> [PROVIDED MATERIAL]:
──────────────────────────────
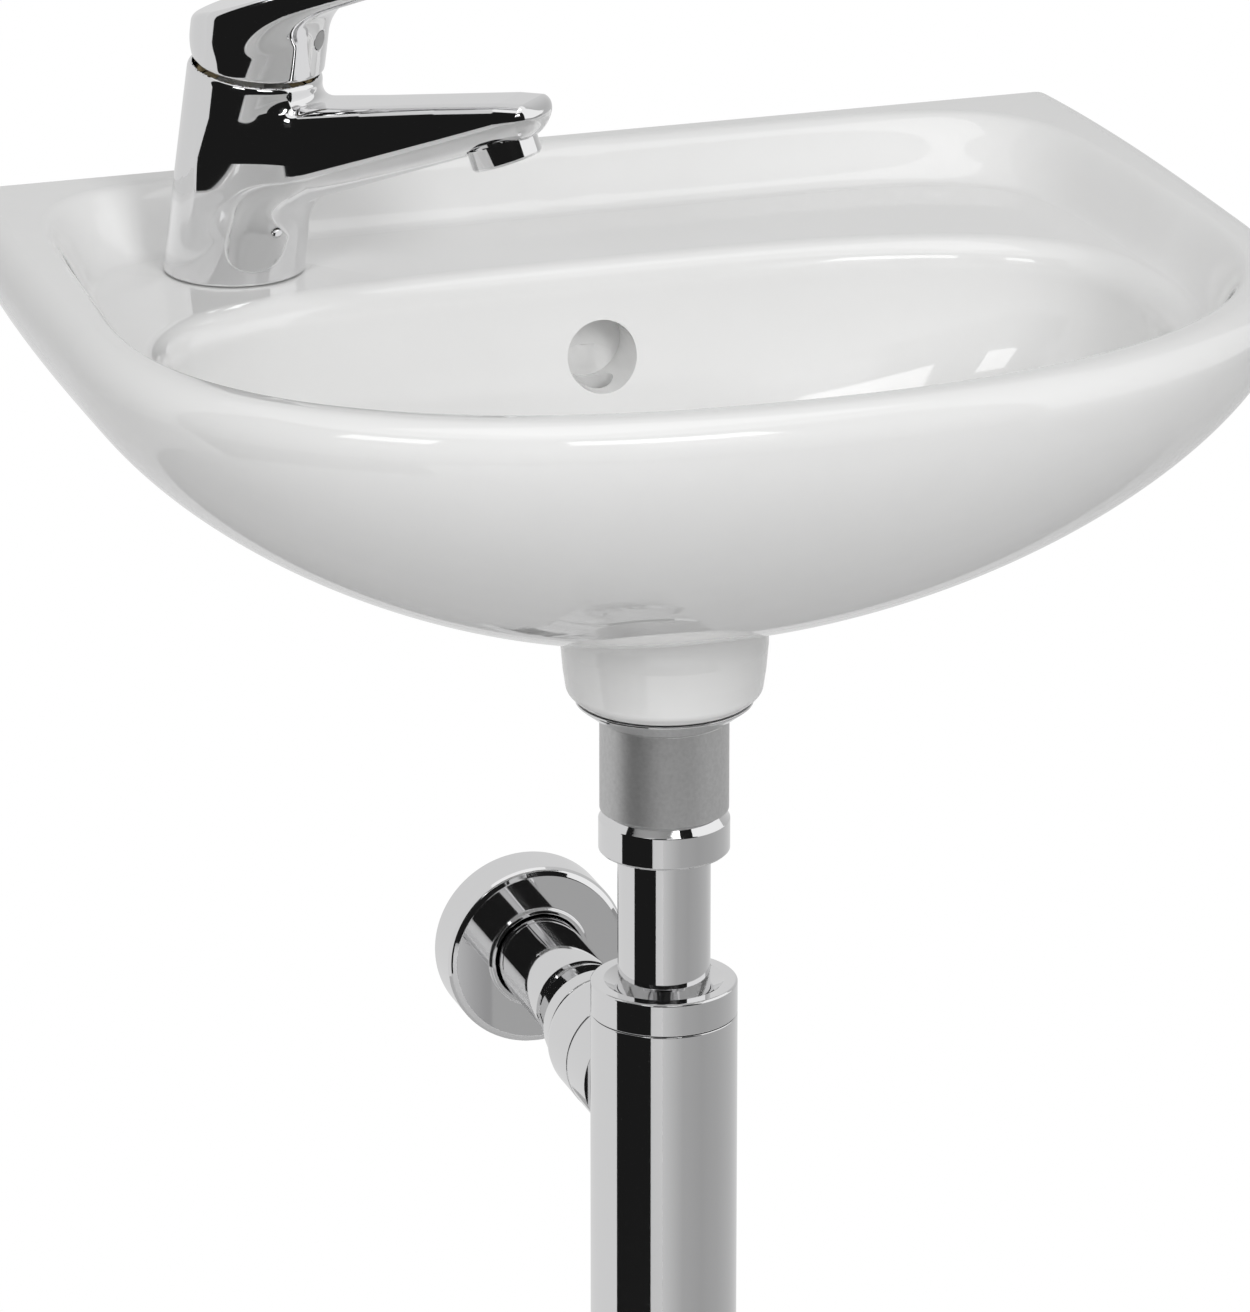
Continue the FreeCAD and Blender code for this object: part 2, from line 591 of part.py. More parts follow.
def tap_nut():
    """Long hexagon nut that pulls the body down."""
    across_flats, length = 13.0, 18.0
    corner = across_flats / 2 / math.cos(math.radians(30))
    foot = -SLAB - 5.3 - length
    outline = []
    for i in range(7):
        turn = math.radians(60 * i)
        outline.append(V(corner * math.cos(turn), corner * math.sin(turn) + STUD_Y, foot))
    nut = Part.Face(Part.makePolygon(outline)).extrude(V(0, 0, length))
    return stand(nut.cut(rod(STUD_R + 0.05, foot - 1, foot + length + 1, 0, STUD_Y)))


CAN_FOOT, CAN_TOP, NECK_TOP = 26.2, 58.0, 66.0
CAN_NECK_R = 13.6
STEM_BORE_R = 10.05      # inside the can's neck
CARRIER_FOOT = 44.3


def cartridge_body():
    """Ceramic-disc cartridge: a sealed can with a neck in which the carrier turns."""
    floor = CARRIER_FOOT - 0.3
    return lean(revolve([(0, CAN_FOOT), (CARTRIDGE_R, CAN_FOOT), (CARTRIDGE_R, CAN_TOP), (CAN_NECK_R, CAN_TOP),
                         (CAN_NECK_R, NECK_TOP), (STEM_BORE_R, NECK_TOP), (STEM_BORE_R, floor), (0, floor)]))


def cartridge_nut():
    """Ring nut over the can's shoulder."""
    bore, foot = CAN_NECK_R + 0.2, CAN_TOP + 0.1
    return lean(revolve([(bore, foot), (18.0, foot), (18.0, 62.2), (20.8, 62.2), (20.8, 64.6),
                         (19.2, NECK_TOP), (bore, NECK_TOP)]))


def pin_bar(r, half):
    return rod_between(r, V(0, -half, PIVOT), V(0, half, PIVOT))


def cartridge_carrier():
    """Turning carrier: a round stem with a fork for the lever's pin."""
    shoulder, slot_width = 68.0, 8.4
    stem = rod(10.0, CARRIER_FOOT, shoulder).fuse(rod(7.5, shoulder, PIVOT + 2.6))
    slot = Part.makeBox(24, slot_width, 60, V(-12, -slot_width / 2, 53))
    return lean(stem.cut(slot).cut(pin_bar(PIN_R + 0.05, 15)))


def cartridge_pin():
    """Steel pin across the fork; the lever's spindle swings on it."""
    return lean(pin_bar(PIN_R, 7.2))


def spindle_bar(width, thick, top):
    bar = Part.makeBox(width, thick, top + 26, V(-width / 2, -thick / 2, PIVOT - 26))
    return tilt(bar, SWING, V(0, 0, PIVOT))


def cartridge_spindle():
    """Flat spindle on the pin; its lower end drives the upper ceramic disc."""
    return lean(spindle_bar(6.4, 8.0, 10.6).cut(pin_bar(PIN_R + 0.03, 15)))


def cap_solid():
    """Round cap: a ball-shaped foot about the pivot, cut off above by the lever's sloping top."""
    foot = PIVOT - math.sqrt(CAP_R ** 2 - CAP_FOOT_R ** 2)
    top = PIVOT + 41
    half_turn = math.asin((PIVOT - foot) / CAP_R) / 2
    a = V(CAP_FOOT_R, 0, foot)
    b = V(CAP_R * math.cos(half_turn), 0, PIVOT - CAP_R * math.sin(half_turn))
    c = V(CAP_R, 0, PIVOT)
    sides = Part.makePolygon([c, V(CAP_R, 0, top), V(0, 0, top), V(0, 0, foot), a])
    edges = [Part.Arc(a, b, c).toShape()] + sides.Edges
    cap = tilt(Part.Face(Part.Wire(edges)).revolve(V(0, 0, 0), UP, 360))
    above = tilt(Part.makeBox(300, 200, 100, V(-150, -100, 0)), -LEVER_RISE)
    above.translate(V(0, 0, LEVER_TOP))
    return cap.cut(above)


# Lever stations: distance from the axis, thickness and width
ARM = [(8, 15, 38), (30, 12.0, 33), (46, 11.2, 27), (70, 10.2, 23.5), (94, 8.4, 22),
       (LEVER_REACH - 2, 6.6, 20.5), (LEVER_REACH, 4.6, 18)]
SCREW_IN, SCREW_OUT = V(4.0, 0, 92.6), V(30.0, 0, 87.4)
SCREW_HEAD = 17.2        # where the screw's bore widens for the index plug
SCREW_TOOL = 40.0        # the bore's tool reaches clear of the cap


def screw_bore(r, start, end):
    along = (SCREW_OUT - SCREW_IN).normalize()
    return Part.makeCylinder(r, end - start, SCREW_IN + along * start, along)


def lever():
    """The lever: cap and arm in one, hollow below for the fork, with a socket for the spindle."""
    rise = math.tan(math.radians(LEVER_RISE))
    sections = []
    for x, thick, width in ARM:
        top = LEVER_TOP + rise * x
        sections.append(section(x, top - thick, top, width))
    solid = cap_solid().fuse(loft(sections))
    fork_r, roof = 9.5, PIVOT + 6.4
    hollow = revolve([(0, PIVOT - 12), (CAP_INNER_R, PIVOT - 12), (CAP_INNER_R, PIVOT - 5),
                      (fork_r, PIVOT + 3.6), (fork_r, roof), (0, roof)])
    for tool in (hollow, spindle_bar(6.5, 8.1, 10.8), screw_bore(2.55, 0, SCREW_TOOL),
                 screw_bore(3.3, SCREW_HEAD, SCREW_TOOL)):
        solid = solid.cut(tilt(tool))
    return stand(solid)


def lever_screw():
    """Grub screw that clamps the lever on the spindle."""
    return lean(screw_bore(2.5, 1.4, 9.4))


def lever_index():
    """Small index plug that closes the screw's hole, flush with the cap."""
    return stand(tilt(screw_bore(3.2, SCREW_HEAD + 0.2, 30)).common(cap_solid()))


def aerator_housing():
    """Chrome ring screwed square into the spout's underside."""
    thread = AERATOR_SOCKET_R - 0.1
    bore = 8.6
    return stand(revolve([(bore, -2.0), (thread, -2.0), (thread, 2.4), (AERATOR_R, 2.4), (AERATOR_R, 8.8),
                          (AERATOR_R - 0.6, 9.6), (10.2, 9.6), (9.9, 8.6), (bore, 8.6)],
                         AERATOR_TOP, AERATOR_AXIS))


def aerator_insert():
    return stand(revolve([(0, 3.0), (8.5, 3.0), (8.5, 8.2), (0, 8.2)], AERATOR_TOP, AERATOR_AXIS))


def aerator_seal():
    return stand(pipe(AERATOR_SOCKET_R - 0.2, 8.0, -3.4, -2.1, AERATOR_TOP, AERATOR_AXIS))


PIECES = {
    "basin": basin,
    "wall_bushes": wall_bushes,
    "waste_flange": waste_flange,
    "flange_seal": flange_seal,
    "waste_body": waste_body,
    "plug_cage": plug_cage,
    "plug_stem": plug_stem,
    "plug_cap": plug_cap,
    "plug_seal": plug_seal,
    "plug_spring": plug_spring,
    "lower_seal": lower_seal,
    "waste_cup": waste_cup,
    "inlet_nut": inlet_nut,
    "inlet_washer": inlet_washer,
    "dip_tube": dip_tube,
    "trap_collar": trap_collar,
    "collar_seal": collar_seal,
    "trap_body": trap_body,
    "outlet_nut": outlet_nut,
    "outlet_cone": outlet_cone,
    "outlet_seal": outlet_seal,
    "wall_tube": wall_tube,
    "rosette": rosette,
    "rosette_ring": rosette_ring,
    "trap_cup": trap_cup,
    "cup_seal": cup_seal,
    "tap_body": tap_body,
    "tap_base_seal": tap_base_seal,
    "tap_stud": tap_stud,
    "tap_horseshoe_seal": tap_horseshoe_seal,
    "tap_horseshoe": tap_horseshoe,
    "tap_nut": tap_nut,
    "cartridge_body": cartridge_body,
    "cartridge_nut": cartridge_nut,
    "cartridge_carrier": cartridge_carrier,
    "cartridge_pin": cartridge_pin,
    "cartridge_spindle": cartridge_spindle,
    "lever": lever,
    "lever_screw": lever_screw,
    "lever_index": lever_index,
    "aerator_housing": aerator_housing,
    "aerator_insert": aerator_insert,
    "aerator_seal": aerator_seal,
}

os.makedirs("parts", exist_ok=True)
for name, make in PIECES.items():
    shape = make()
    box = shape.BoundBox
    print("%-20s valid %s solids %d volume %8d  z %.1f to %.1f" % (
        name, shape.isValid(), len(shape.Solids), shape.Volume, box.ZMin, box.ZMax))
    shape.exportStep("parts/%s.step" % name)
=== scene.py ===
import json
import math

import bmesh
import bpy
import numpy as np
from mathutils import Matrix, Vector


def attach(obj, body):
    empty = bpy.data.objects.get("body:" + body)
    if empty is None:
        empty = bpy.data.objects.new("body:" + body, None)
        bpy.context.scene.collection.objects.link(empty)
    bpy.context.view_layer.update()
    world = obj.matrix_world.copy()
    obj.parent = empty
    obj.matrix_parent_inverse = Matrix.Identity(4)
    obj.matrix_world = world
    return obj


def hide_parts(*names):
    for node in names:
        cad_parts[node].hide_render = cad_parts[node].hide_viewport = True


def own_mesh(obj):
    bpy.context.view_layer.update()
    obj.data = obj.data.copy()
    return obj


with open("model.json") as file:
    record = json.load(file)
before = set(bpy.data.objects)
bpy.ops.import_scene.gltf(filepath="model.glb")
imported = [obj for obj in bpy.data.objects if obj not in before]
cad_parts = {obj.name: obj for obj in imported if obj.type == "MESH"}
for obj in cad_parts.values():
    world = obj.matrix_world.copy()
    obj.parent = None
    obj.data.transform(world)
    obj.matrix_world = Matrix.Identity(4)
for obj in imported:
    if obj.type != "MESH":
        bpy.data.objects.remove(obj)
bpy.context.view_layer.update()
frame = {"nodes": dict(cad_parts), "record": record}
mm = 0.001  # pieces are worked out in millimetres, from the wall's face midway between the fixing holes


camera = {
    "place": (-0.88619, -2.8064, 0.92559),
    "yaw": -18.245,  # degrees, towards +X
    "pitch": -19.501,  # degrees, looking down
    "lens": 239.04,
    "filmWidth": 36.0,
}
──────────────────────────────
Reproduce, exactly as written, the stretch of lines whose first line is the one with "valid %s solids" and whose last line is the one with "obj.data = obj.data.copy()".

    print("%-20s valid %s solids %d volume %8d  z %.1f to %.1f" % (
        name, shape.isValid(), len(shape.Solids), shape.Volume, box.ZMin, box.ZMax))
    shape.exportStep("parts/%s.step" % name)
=== scene.py ===
import json
import math

import bmesh
import bpy
import numpy as np
from mathutils import Matrix, Vector


def attach(obj, body):
    empty = bpy.data.objects.get("body:" + body)
    if empty is None:
        empty = bpy.data.objects.new("body:" + body, None)
        bpy.context.scene.collection.objects.link(empty)
    bpy.context.view_layer.update()
    world = obj.matrix_world.copy()
    obj.parent = empty
    obj.matrix_parent_inverse = Matrix.Identity(4)
    obj.matrix_world = world
    return obj


def hide_parts(*names):
    for node in names:
        cad_parts[node].hide_render = cad_parts[node].hide_viewport = True


def own_mesh(obj):
    bpy.context.view_layer.update()
    obj.data = obj.data.copy()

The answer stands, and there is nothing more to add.